• [COLLECTED MATERIAL]
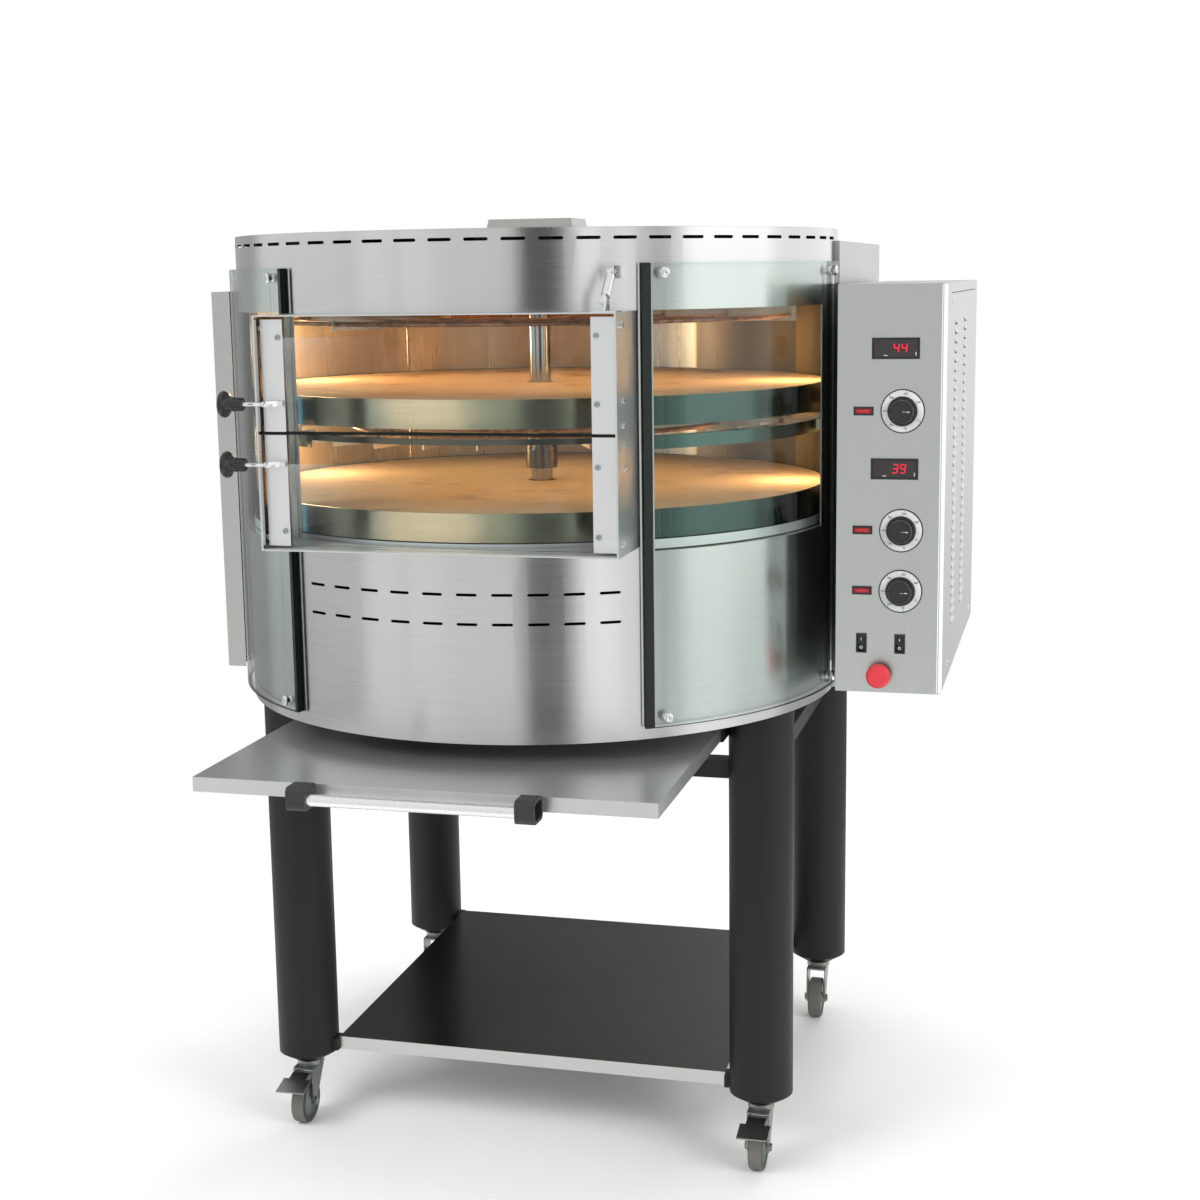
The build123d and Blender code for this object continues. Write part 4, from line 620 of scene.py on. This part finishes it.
# Window screws: zinc-plated, with a domed head that has a cross recess, and a
# spacer behind the glass. The heads are pressed, so their edges are rounded.
zinc_plate = steel_finish("zinc_plate", (0.78, 0.80, 0.80), 0.18, (60.0, 60.0, 60.0), pull=0.0)


def bodies_of(bm):
    """The separate closed bodies of a mesh, each as its list of faces."""
    waiting = dict.fromkeys(bm.faces)
    bodies = []
    while waiting:
        found = [waiting.popitem()[0]]
        for face in found:
            joined = dict.fromkeys(other for edge in face.edges for other in edge.link_faces
                                   if other in waiting)
            for other in joined:
                del waiting[other]
            found.extend(joined)
        bodies.append(found)
    return bodies


def carry_on(bm, rim, rise, widen=1.0):
    """Extrudes a ring of edges along Z, widens or narrows it, and gives the new ring."""
    made = bmesh.ops.extrude_edge_only(bm, edges=rim)["geom"]
    verts = [part for part in made if isinstance(part, bmesh.types.BMVert)]
    fresh = set(verts)
    bmesh.ops.translate(bm, verts=verts, vec=(0.0, 0.0, rise))
    bmesh.ops.scale(bm, verts=verts, vec=(widen, widen, 1.0))
    return [part for part in made if isinstance(part, bmesh.types.BMEdge) and set(part.verts) <= fresh]


def ring(bm, segments, radius, height=0.0):
    verts = bmesh.ops.create_circle(bm, segments=segments, radius=radius)["verts"]
    bmesh.ops.translate(bm, verts=verts, vec=(0.0, 0.0, height))
    return verts, list(dict.fromkeys(edge for vert in verts for edge in vert.link_edges))


def standing(place, facing):
    """The turn and place of a shape made on Z that stands at a point and faces one way."""
    return Matrix.Translation(place) @ facing.to_track_quat("Z", "Y").to_matrix().to_4x4()


def cross_head(bm, place, facing, radius, height, finish=0):
    """A pressed screw head with a cross recess, seated at place."""
    shape = bmesh.new()
    _, rim = ring(shape, 24, radius)
    bmesh.ops.edgeloop_fill(shape, edges=rim)
    rim = carry_on(shape, rim, height * 0.40)
    rim = carry_on(shape, rim, height * 0.34, 0.88)
    rim = carry_on(shape, rim, height * 0.20, 0.74)
    wide, narrow = radius * 0.50, radius * 0.12
    plus, cross = ring(shape, 12, radius * 0.5, height)
    corners = ((narrow, wide), (-narrow, wide), (-narrow, narrow), (-wide, narrow), (-wide, -narrow),
               (-narrow, -narrow), (-narrow, -wide), (narrow, -wide), (narrow, -narrow),
               (wide, -narrow), (wide, narrow), (narrow, narrow))
    for vert, (x, y) in zip(plus, corners):
        vert.co = (x, y, height)
    bmesh.ops.bridge_loops(shape, edges=rim + cross)
    cross = carry_on(shape, cross, -height * 0.55, 0.7)
    bmesh.ops.edgeloop_fill(shape, edges=cross)
    add_shape(bm, shape, standing(place, facing), finish)


glass_out = 532.2
bm = merged_copy("window_screws")
for body in bodies_of(bm):
    middle = sum((face.calc_center_median() for face in body), Vector()) / len(body) - turning_axis
    outwards = Vector((middle.x, middle.y, 0.0)).normalized()
    parts = list(dict.fromkeys(part for face in body for part in (*face.verts, *face.edges))) + body
    cut = bmesh.ops.bisect_plane(bm, geom=parts, plane_co=turning_axis + outwards * glass_out * mm,
                                 plane_no=outwards, clear_outer=True)["geom_cut"]
    bmesh.ops.edgeloop_fill(bm, edges=[part for part in cut if isinstance(part, bmesh.types.BMEdge)])
for side in (-1, 1):
    for turn in (37.2, 83.4):
        outwards = Vector((side * math.sin(math.radians(turn)), -math.cos(math.radians(turn)), 0.0))
        for z in (852.5, 1536.5):
            cross_head(bm, at(*(outwards * glass_out).to_2d(), z), outwards, 0.0084, 0.0050)
new_piece("window_screw_set", bm, [zinc_plate], "oven", stands_for=["window_screws"])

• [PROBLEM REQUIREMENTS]
Can you reproduce all the material exactly?

• [RESPONSE]
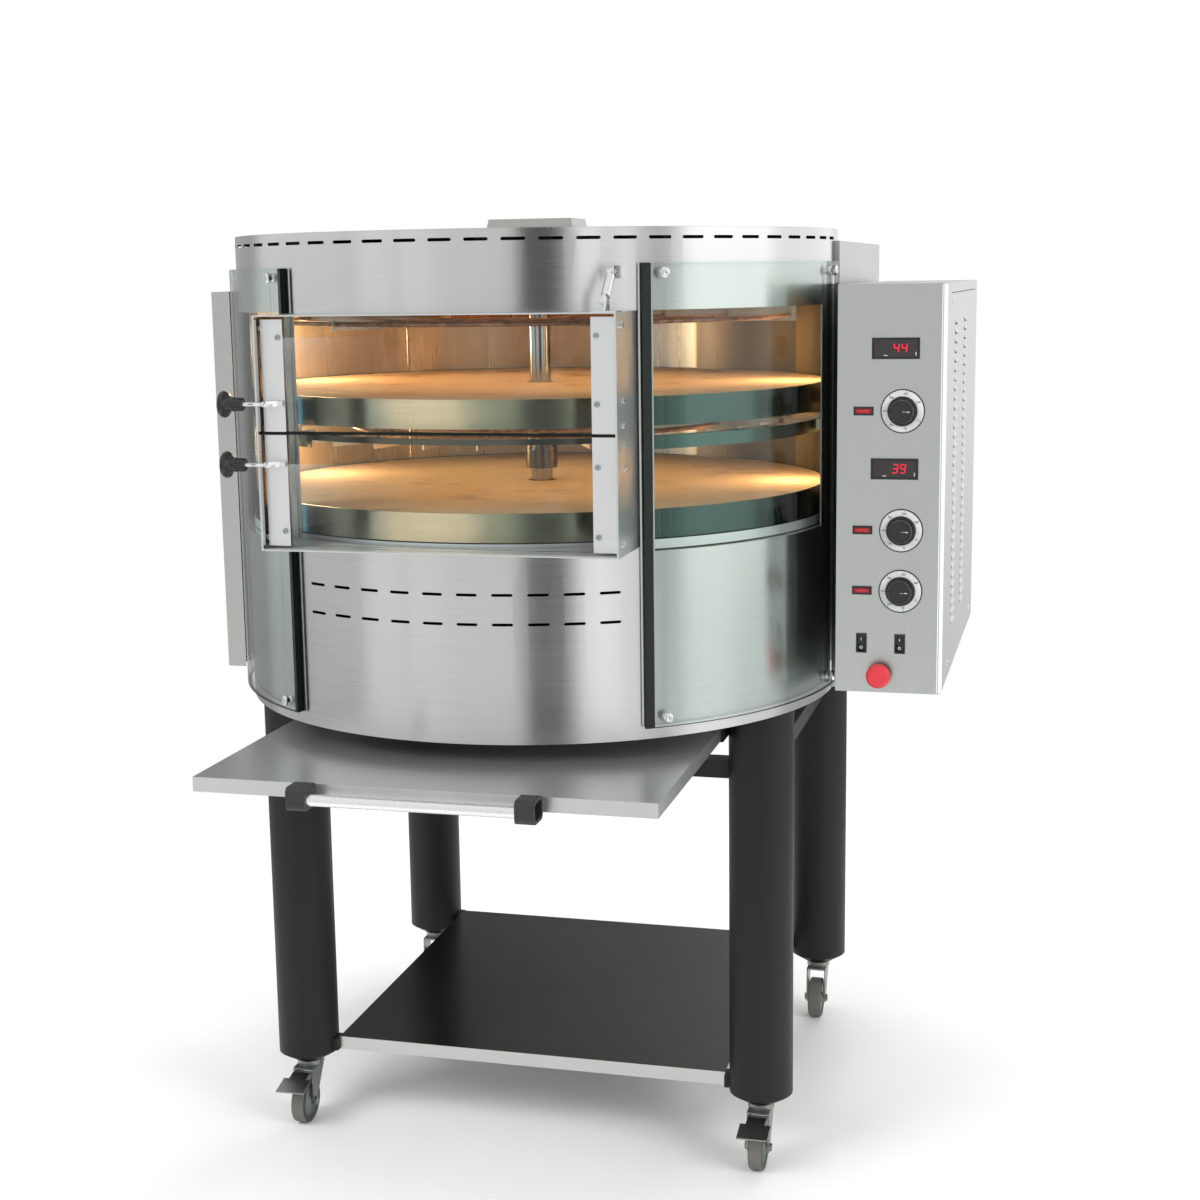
The build123d and Blender code for this object continues. Write part 4, from line 620 of scene.py on. This part finishes it.
# Window screws: zinc-plated, with a domed head that has a cross recess, and a
# spacer behind the glass. The heads are pressed, so their edges are rounded.
zinc_plate = steel_finish("zinc_plate", (0.78, 0.80, 0.80), 0.18, (60.0, 60.0, 60.0), pull=0.0)


def bodies_of(bm):
    """The separate closed bodies of a mesh, each as its list of faces."""
    waiting = dict.fromkeys(bm.faces)
    bodies = []
    while waiting:
        found = [waiting.popitem()[0]]
        for face in found:
            joined = dict.fromkeys(other for edge in face.edges for other in edge.link_faces
                                   if other in waiting)
            for other in joined:
                del waiting[other]
            found.extend(joined)
        bodies.append(found)
    return bodies


def carry_on(bm, rim, rise, widen=1.0):
    """Extrudes a ring of edges along Z, widens or narrows it, and gives the new ring."""
    made = bmesh.ops.extrude_edge_only(bm, edges=rim)["geom"]
    verts = [part for part in made if isinstance(part, bmesh.types.BMVert)]
    fresh = set(verts)
    bmesh.ops.translate(bm, verts=verts, vec=(0.0, 0.0, rise))
    bmesh.ops.scale(bm, verts=verts, vec=(widen, widen, 1.0))
    return [part for part in made if isinstance(part, bmesh.types.BMEdge) and set(part.verts) <= fresh]


def ring(bm, segments, radius, height=0.0):
    verts = bmesh.ops.create_circle(bm, segments=segments, radius=radius)["verts"]
    bmesh.ops.translate(bm, verts=verts, vec=(0.0, 0.0, height))
    return verts, list(dict.fromkeys(edge for vert in verts for edge in vert.link_edges))


def standing(place, facing):
    """The turn and place of a shape made on Z that stands at a point and faces one way."""
    return Matrix.Translation(place) @ facing.to_track_quat("Z", "Y").to_matrix().to_4x4()


def cross_head(bm, place, facing, radius, height, finish=0):
    """A pressed screw head with a cross recess, seated at place."""
    shape = bmesh.new()
    _, rim = ring(shape, 24, radius)
    bmesh.ops.edgeloop_fill(shape, edges=rim)
    rim = carry_on(shape, rim, height * 0.40)
    rim = carry_on(shape, rim, height * 0.34, 0.88)
    rim = carry_on(shape, rim, height * 0.20, 0.74)
    wide, narrow = radius * 0.50, radius * 0.12
    plus, cross = ring(shape, 12, radius * 0.5, height)
    corners = ((narrow, wide), (-narrow, wide), (-narrow, narrow), (-wide, narrow), (-wide, -narrow),
               (-narrow, -narrow), (-narrow, -wide), (narrow, -wide), (narrow, -narrow),
               (wide, -narrow), (wide, narrow), (narrow, narrow))
    for vert, (x, y) in zip(plus, corners):
        vert.co = (x, y, height)
    bmesh.ops.bridge_loops(shape, edges=rim + cross)
    cross = carry_on(shape, cross, -height * 0.55, 0.7)
    bmesh.ops.edgeloop_fill(shape, edges=cross)
    add_shape(bm, shape, standing(place, facing), finish)


glass_out = 532.2
bm = merged_copy("window_screws")
for body in bodies_of(bm):
    middle = sum((face.calc_center_median() for face in body), Vector()) / len(body) - turning_axis
    outwards = Vector((middle.x, middle.y, 0.0)).normalized()
    parts = list(dict.fromkeys(part for face in body for part in (*face.verts, *face.edges))) + body
    cut = bmesh.ops.bisect_plane(bm, geom=parts, plane_co=turning_axis + outwards * glass_out * mm,
                                 plane_no=outwards, clear_outer=True)["geom_cut"]
    bmesh.ops.edgeloop_fill(bm, edges=[part for part in cut if isinstance(part, bmesh.types.BMEdge)])
for side in (-1, 1):
    for turn in (37.2, 83.4):
        outwards = Vector((side * math.sin(math.radians(turn)), -math.cos(math.radians(turn)), 0.0))
        for z in (852.5, 1536.5):
            cross_head(bm, at(*(outwards * glass_out).to_2d(), z), outwards, 0.0084, 0.0050)
new_piece("window_screw_set", bm, [zinc_plate], "oven", stands_for=["window_screws"])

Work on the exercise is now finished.